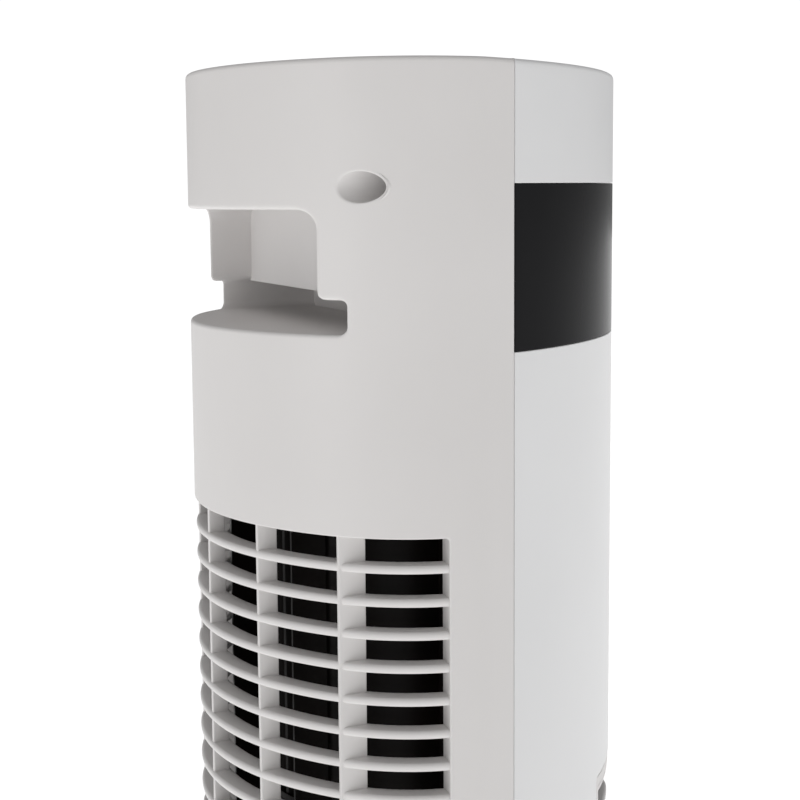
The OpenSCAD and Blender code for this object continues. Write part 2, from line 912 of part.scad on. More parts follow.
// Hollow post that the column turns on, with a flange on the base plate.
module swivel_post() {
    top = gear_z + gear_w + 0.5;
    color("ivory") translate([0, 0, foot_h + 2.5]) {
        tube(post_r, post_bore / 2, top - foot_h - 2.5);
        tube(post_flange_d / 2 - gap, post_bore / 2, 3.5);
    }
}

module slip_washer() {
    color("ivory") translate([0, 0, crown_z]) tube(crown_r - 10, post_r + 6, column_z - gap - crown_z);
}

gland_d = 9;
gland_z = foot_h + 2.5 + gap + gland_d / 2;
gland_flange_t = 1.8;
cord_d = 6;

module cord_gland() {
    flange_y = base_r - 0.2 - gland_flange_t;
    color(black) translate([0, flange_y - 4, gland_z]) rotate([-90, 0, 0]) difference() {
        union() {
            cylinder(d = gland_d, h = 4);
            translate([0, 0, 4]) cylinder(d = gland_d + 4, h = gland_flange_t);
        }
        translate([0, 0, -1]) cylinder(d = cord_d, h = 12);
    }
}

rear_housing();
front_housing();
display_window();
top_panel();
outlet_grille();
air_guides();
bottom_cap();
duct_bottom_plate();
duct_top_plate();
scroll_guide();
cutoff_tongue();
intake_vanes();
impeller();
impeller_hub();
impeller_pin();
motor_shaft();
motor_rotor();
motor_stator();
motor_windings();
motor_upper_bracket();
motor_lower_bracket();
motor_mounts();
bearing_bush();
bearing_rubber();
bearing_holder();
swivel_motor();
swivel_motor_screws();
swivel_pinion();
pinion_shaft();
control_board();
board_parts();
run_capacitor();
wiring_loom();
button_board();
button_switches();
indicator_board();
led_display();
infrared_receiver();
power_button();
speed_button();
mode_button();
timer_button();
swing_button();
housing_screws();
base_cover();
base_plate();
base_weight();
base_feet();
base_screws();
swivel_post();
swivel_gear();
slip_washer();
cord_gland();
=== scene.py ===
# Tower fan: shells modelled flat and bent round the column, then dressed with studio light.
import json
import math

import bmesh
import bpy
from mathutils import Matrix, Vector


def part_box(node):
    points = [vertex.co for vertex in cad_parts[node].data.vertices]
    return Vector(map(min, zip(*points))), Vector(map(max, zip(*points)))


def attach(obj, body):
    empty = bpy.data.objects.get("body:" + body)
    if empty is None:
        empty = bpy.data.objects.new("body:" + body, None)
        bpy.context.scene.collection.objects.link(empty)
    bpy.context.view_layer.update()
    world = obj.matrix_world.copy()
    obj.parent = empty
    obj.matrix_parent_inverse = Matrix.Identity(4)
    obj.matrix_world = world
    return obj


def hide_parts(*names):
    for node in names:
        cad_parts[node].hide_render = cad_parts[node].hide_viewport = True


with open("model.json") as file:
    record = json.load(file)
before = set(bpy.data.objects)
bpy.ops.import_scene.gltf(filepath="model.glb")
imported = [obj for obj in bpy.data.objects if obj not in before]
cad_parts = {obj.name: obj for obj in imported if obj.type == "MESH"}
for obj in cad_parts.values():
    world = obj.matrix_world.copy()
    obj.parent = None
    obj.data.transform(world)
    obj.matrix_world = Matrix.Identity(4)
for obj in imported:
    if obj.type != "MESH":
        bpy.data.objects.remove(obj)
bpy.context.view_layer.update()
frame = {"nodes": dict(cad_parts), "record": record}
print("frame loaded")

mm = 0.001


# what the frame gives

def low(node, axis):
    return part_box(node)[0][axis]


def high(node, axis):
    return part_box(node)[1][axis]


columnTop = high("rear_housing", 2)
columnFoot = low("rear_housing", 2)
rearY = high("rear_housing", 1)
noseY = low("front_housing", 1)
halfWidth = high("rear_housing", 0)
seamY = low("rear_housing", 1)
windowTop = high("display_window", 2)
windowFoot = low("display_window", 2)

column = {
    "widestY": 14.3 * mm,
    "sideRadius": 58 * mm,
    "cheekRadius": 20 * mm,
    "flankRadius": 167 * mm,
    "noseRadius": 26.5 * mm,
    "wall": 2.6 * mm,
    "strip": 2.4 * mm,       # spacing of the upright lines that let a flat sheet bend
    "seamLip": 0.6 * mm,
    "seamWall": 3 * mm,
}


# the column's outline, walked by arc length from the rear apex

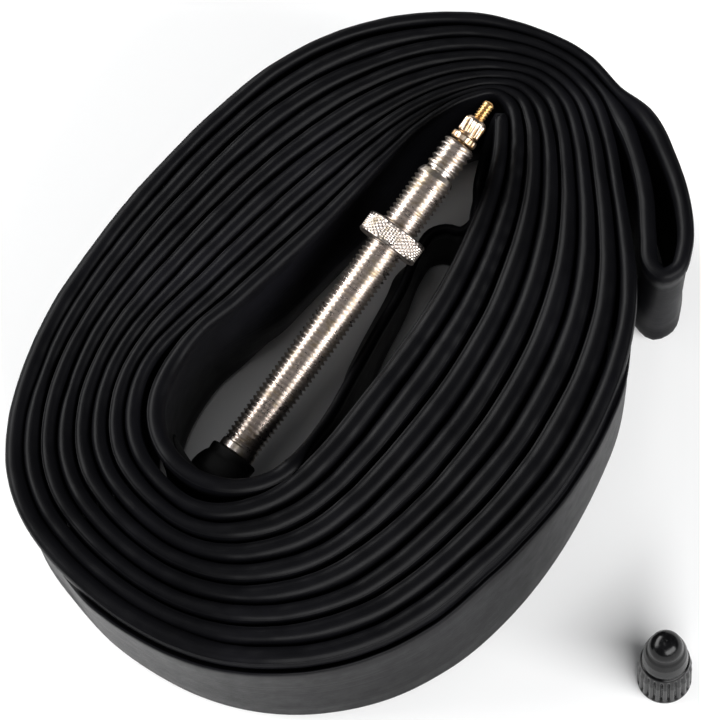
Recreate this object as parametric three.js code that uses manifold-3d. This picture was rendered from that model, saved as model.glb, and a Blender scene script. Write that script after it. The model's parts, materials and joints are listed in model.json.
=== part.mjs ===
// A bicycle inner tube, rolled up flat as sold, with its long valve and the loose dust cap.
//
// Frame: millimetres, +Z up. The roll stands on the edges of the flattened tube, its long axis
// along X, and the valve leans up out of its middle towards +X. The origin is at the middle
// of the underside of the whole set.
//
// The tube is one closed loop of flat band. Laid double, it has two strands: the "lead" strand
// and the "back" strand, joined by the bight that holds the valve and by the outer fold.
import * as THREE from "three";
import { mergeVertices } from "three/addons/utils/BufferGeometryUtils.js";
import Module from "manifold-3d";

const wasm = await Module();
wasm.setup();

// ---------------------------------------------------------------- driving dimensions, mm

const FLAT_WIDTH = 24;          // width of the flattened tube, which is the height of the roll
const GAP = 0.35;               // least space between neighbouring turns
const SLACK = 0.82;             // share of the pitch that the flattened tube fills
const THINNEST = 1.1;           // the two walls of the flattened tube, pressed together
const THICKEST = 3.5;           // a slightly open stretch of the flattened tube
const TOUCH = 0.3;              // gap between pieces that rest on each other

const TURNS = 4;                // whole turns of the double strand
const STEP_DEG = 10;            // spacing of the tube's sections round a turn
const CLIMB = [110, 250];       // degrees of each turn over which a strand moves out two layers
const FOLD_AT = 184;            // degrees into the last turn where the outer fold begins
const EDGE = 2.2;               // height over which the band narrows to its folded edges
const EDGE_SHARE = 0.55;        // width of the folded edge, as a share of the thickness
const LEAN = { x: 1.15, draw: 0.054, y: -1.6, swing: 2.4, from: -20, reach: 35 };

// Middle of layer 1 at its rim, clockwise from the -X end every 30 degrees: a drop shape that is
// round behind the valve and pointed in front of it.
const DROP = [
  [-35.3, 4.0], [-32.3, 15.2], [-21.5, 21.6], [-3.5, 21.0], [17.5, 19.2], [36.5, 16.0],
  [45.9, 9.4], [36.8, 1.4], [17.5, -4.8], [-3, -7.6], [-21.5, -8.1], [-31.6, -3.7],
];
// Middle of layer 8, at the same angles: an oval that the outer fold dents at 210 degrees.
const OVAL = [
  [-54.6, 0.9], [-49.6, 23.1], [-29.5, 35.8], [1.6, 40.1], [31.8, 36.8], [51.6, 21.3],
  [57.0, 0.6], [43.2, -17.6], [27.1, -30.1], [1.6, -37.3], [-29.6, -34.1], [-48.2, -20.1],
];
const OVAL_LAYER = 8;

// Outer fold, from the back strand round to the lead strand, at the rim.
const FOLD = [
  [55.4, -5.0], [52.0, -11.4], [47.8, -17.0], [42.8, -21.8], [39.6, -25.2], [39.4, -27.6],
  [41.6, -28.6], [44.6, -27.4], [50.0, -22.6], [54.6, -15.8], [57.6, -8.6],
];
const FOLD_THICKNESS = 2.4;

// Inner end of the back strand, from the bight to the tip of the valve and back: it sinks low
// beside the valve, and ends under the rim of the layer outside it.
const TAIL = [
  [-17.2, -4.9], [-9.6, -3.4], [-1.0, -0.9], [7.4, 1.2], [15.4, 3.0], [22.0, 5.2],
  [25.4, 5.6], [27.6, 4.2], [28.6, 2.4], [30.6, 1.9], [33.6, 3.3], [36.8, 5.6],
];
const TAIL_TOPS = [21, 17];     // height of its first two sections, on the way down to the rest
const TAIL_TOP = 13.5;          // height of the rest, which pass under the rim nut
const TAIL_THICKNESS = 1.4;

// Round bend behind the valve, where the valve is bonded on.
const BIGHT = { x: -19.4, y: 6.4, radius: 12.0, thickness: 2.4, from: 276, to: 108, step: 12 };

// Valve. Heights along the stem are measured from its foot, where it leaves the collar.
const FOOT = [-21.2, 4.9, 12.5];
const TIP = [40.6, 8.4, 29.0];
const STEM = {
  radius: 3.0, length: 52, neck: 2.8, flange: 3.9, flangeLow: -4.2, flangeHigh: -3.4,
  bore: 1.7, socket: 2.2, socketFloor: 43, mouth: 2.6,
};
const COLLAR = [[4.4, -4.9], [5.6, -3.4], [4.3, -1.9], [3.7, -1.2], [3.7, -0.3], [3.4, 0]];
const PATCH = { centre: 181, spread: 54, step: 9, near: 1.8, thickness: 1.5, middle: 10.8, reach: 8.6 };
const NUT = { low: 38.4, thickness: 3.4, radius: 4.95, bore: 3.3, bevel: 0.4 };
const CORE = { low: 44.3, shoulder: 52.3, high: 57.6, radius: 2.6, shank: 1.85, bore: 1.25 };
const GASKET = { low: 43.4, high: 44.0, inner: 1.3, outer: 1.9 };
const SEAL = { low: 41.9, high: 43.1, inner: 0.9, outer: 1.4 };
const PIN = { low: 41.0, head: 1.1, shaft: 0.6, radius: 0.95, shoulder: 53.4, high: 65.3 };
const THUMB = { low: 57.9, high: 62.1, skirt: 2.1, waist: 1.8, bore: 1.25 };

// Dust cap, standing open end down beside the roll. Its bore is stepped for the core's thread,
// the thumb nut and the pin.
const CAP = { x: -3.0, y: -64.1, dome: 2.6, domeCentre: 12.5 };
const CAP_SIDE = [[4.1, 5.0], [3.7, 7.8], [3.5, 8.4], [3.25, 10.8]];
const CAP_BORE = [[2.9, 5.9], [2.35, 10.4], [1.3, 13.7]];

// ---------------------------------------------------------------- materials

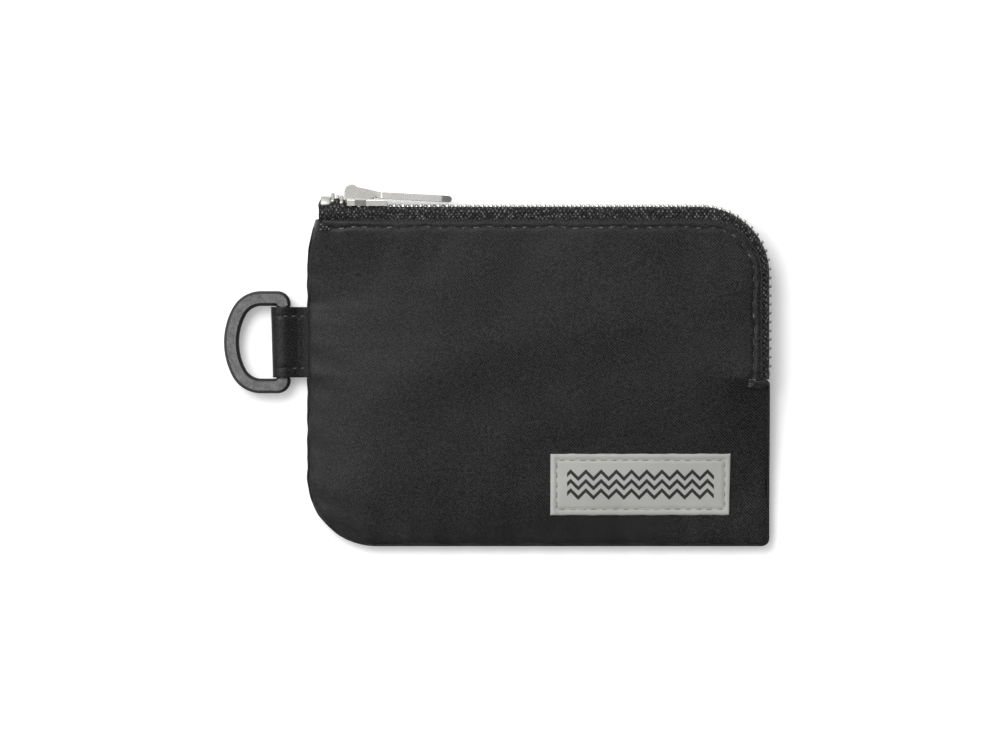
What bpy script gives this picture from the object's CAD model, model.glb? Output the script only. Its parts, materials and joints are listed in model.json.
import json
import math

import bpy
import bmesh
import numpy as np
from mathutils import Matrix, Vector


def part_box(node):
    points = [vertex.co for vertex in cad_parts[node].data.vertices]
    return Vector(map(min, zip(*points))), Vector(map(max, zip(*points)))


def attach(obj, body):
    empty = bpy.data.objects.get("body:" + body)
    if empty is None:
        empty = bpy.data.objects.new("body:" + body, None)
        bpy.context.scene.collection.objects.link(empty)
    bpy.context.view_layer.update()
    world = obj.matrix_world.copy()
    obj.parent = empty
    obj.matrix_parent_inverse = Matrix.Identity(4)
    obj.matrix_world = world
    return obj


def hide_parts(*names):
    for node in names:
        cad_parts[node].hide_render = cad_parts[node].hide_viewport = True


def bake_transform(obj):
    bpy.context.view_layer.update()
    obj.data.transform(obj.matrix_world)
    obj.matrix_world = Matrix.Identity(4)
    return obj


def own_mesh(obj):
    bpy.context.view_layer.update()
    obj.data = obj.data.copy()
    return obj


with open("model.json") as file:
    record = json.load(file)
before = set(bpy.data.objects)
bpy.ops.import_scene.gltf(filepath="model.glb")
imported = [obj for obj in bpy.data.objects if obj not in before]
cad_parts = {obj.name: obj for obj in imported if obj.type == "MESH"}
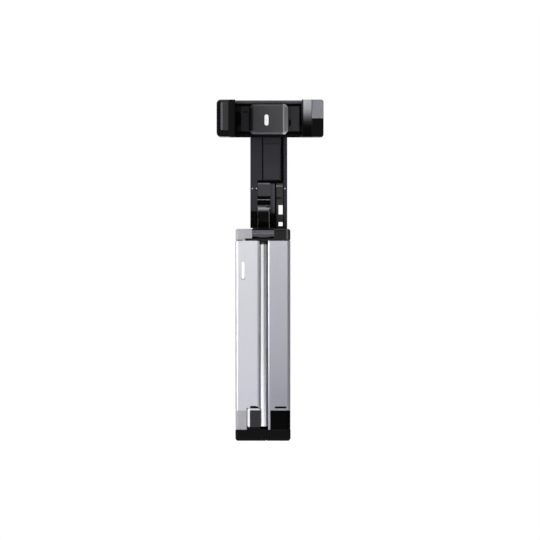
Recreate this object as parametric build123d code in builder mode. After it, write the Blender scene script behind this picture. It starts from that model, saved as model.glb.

# WHAT TO WORK ON
From the data, collect all lines where the string "saved" appears.

# OUTPUT BELOW
Recreate this object as parametric three.js code that uses manifold-3d. This picture was rendered from that model, saved as model.glb, and a Blender scene script. Write that script after it. The model's parts, materials and joints are listed in model.json.
Recreate this object as parametric build123d code in builder mode. After it, write the Blender scene script behind this picture. It starts from that model, saved as model.glb.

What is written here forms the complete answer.